Deciding which artwork would come to Japan was "like being in a candy store, we chose this and this and this," she says. But the pieces were also chosen with care. "I don't really want to shock people. I want to make them think."
Mrs. Mondale, after graduating from Macalester College in St. Paul, Minn., worked as a slide librarian at Boston's Museum of Fine Arts. In the 1960s, after moving to Washington when her husband went to the Senate, she gave weekly tours at the National Gallery of Art and wrote a book, "Politics in Art."
In 1977, she earned the nickname "Joan of Art" as she began crisscrossing the country to speak on behalf of the arts after President Jimmy Carter named her honorary chairwoman of the Federal Council on the Arts and Humanities.
In Japan, she has spoken about the advantages of having art in public spaces. "I'm not an expert on this, I'm a cheerleader," she says. "I didn't want to come across as a critic, but I have been saying, 'This is what we've done in the U.S.' They have so much money here -- why not?"
A pot is tangible
Mrs. Mondale has studied pottery. Examples of her work, including a deep brown ceramic teapot, share the shelves of the library with works by Dale Chihuly of Washington, Taeko Takaezu of New Jersey and David Kaiser of Maryland and seem not at all out of place.

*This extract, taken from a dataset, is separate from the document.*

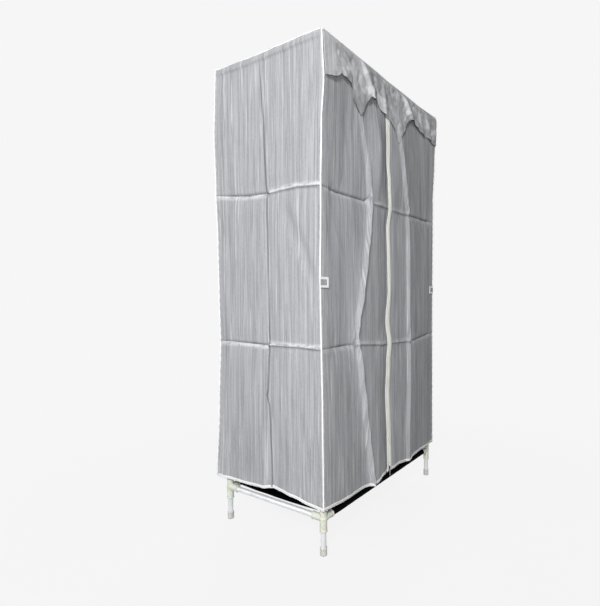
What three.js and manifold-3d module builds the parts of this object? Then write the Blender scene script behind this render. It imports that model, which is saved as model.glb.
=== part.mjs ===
// A portable fabric wardrobe: a plugged-together tube frame under a sewn non-woven cover.
// Millimetres, +Z up, the front looks towards -Y, the origin is on the floor under the middle.

import * as THREE from 'three';
import { mergeVertices } from 'three/addons/utils/BufferGeometryUtils.js';
import Module from 'manifold-3d';

const wasm = await Module();
wasm.setup();

// Frame sizes, between the axes of the legs
const totalHeight = 1700;
const frameWidth = 800;
const frameDepth = 455;
const bottomRailHeight = 125;
const midRailHeight = 900;
const clearance = 0.3;

// Steel tubes
const tubeDiameter = 19;
const tubeWall = 1;
const tubeRadius = tubeDiameter / 2;
const boreRadius = tubeRadius + clearance;

// Plastic connectors and foot caps
const sleeveWall = 3.2;
const sleeveRadius = boreRadius + sleeveWall;
const socketReach = 45;
const legSocketReach = 42;
const postSocketReach = 35;
const coreHalf = 13;
const capDiameter = 24;
const capHeight = 28;
const capFloor = 4;
const capChamfer = 1.5;

// Cover sizes
const clothThickness = 1.2;
const coverEaseAcross = 2.4;
const coverEaseDeep = 0.4;
const hemFlareAcross = 6;
const hemFlareDeep = 9;
const hemHeight = 158;
const hemRise = 20;
const hemBindingHeight = 11;
const hemBindingThickness = 2.4;
const pipingDiameter = 5;
const lowerCreaseHeight = 672;
const upperCreaseHeight = 1200;
const creaseDepth = 3;
const creaseReach = 60;
const foldFadeHeight = 330;

// Folds of the cover cloth
const frontFoldDepth = 9;
const frontFoldReach = 48;
const frontDipDepth = 5;
const frontDipReach = 55;
const backFoldDepth = 9;
const backFoldReach = 70;
const flankFoldDepth = 7;
const flankFoldReach = 90;
const flankSwellDepth = 3;

// Valance, zip and tie-back tabs
const valanceDrop = 205;
const valanceStand = 13;
const valanceTopStand = 1.8;
const valanceTopGap = 0.5;
const valanceEndGap = 3.3;
const tapeWidth = 14;
const teethGap = 2;
const sliderWidth = 11;
const sliderHeight = 15;
const sliderPlate = 1.2;
const sliderBridge = 1.4;
const sliderBridgeHeight = 5;
const sliderLift = 6;
const earWidth = 1.6;
const earHeight = 4;
const earReach = 3.2;
const pullerPinDiameter = 1.6;
const pullerThickness = 1.4;
const pullerWidth = 5;
const pullerLength = 32;
const tabWidth = 40;
const tabHeight = 38;
const tabThickness = 2;
const tabCentreHeight = 890;
const tabFaceGap = 0.5;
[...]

"When we have guided tours, the visitors spend the most time in the library -- where the pots are," she smiles.
She has lacked the time to pursue her own art during the three years in Japan.
"I'm busy seven days a week," she says. And she has missed it.
"When you are in public life, you have no record of what you do -- the newspapers are thrown out. But a pot: A pot is something tangible," she says.
It's the pot -- not the swimming pool, not the aides, not the butlers -- that has made the residence into a home.